Would you be willing to clarify what your exact position on this is, so that I don't respond to the wrong statement and we end up talking past one another (because I think we're in agreement to an extent):
Is it untrue that PSVR games can be ported to other VR platforms (this is what I was responding to initially and asked for clarification on) or that there are legitimate technical and market hurdles involved in porting from PSVR to other VR platforms?
My initial comment was that it is true because that exact phenomenon is happening, there are multiple titles out that exist across all three major VR platforms and we're about to have more (Good lord almighty will Elite Dangerous hurry up and come out for PS4 already...); so my disagreement starts and about ends there because I thought that's what you were arguing?
Is that no longer the case as you're now talking about demos, and market split between Vive vs PC vs VR and the technical challenges needed to port games among platforms? If this is the case, I-in fact-agree with you.
Again, I just want to make sure I know exactly what I'm responding to.
As more developers commit to the Vive (which polls show is the case)
Would you mind sharing those polls? This is something I'm very interested in as the whole VR space right now has really got me wanting to get back into game development-which was a hobby in high school making 2D platformers-so I'm curious what about the Vive is so attractive to other developers.
More developers are interested in working with the Vive from polls - https://uploadvr.com/htc-vive-gdc-state-of-the-industry-2017... - and admittedly it's anecdotal but everyone I know is exclusively interested in the Vive (ignoring my friends that work at Facebook, but they're not game developers).
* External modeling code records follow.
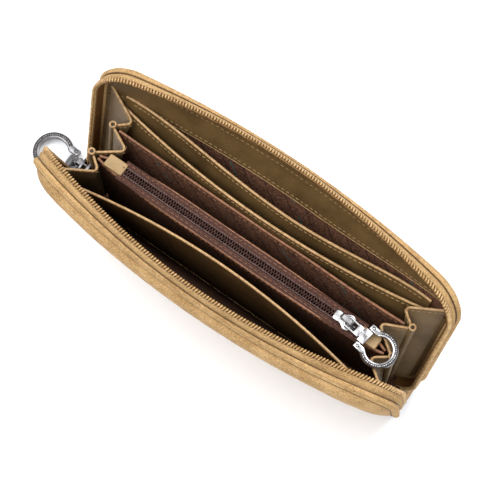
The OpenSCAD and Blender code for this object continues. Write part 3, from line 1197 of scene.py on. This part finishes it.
# --------------------------------------------------------------------------- the inside
@dataclass
class Spine:
    """The strip that joins the covers: board, lining and folded zip ends."""

    half: float = 92.0

    def make(self) -> None:
        """Build the spine."""
        lo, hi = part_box("spine_panel")
        rows = [[Vector((x, y, 0.6)) for x in spread(lo.x / MM + 7.0, hi.x / MM - 7.0, 60)]
                for y in (-8.6, 8.6)]
        top = [[p + Vector((0, 0, 0.95)) for p in row] for row in rows]
        base = Solid().slab(rows, top)
        Workshop.fit(base.build("spine_strip", Finish.SUEDE), "core", "tan_suede", "spine_panel")
        for name, finish, slot, node, z0, z1 in (
                ("spine_stiffener", Finish.BOARD, "board", "spine_board", 1.6, 2.35),
                ("spine_lining_sheet", Finish.CLOTH, "brown_jacquard", "spine_lining", 2.4, 3.0)):
            low = [[Vector((x, y, z0)) for x in spread(-self.half, self.half, 60)]
                   for y in spread(-6.8, 6.8, 6)]
            high = [[p + Vector((0, 0, z1 - z0)) for p in row] for row in low]
            piece = Workshop.fit(Solid().slab(low, high).build(name, finish), "core", slot, node)
            if finish is Finish.CLOTH:
                Workshop.cloth(piece, low, "laid", "spine_board")
        for side, node in ((-1, "zip_end_left"), (1, "zip_end_right")):
            self._zip_end(side, node)

    @staticmethod
    def _zip_end(side: int, node: str) -> None:
        """Folded tape over the gap between the covers at one end."""
        outer, inner = [], []
        for t in spread(-1, 1, 16):
            y = 9.4 * t
            z = 2.6 + 1.2 * (1 - t * t)
            x = 95.4 + 0.5 * (1 - t * t)
            outer.append([Vector((side * (x - k * 1.5), y, z + 3.4 - 3.4 * (k - 1) ** 2))
                          for k in spread(0, 1, 4)])
            inner.append([p - Vector((side * 0.9, 0, -0.2)) for p in outer[-1]])
        piece = Solid().slab(outer, inner).build(f"{node}_fold", Finish.TAN_TAPE)
        Workshop.fit(piece, "core", "tan_zip_tape", node)


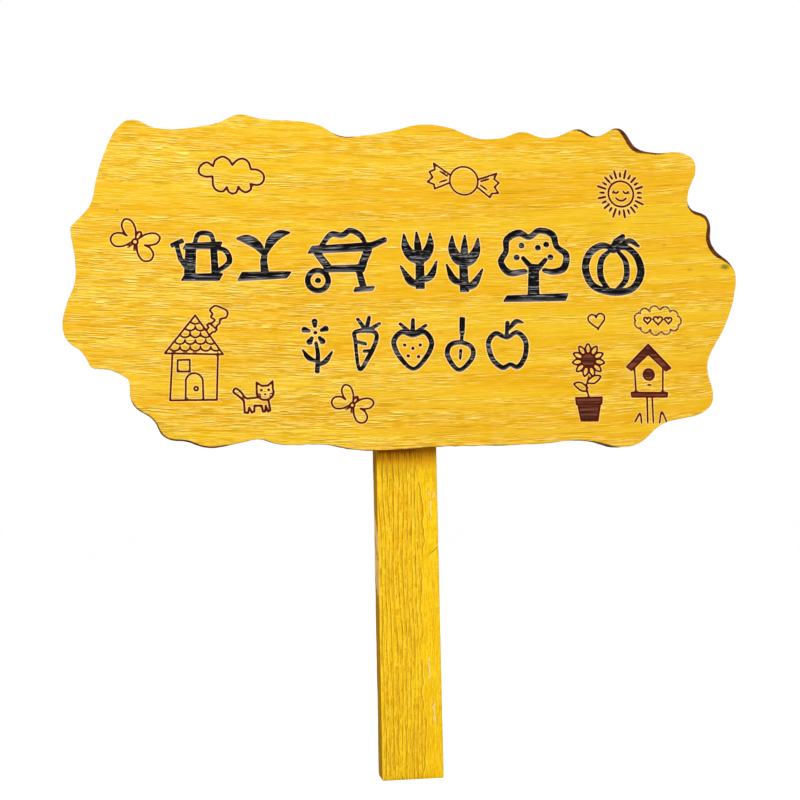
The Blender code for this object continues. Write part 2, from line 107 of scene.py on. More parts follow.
class Tree:
    """Adds nodes to a node tree, each by its type, its settings and what its inputs hold."""

    def __init__(self, made):
        self.made = made

    def add(self, kind, settings=None, inputs=None, output=0):
        node = self.made.nodes.new(kind)
        for name, value in (settings or {}).items():
            setattr(node, name, value)
        for key, value in (inputs or {}).items():
            self.feed(self.pick(node.inputs, key), value)
        return Wire(self, self.pick(node.outputs, output))

    def pick(self, sockets, key):
        if isinstance(key, int):
            return sockets[key]
        return next(s for s in sockets if s.name == key and not s.is_unavailable)

    def feed(self, socket, value):
        """Links a wire or a list of wires to a socket, or sets its constant. A colour gets its alpha here."""
        if isinstance(value, (Wire, list)):
            for wire in value if isinstance(value, list) else [value]:
                self.made.links.new(wire.socket, socket)
        elif value is not None:
            socket.default_value = (*value, 1.0) if socket.type == "RGBA" else value

    def vector(self, x, y, z):
        return self.add("ShaderNodeCombineXYZ", inputs={0: x, 1: y, 2: z})

    def split(self, vector):
        """The three numbers of a vector."""
        node = self.made.nodes.new("ShaderNodeSeparateXYZ")
        self.feed(node.inputs[0], vector)
        return [Wire(self, socket) for socket in node.outputs]

    def noise(self, x, y, z, detail=2.0, roughness=0.5):
        values = {"Vector": self.vector(x, y, z), "Scale": 1.0, "Detail": detail, "Roughness": roughness}
        return self.add("ShaderNodeTexNoise", inputs=values)

    def blend(self, share, first, second):
        """Mixes two colours."""
        values = {"Factor": share, "A": first, "B": second}
        return self.add("ShaderNodeMix", {"data_type": "RGBA"}, values, "Result")

    def between(self, share, first, second):
        """Mixes two numbers."""
        return first + (second - first) * share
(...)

Yes, games made for PSVR can be ported to the Rift and Vive. However games designed for the Vive that take advantage of its capabilities probably cannot be ported to the other systems. Basically, the Vive can do more stuff, and if you design you game around that it doesn't port well (or potentially at all) to the other headsets.
This is actually one of the big problems in developing content for VR, because it's not true. There are different levels of immersion in VR, and you cannot take a game that is full immersion which includes 360 roomscale tracking with hands, to the most limited VR which is front facing tracking without hands. One is being able to walk around and touch things with your hand, the other is sitting in a chair and not being to touch things. Yes, you can use the most basic immersion on any VR system, but my understanding is most people don't want to bother with it because it's boring. One thing the Vive did correctly in my opinion is offering the highest immersion to every buyer - there were no optional wands, they were included (whereas you have to buy them separately for the Rift). 360 tracking is out of the box, whereas with the Rift you need to buy a 3rd sensor for that to work (and they're still having so many problems Facebook has even admitted it's not working properly). The PSVR does not support 360 tracking at all right now, it's intended as a sit down experience.
I see a lot of potential in VR, but I'd say it's 2 generations away from becoming "mainstream" in the sense that there is an active community for it and it's profitable, but it's always going to be a subset of the gaming market (talking solely about VR for gaming, the focus with Facebook is clearly to focus on mobile). Right now it's way too expensive, the resolution is bad, it requires high end video cards to just barely eke out 90 fps when you want 120 fps, and most importantly there is a serious lack of content.
Like another commenter said, VR right now is in the Palm Pilot stages. It's cool and there are early adopters, but it has a long way to go before we're in the iPhone era.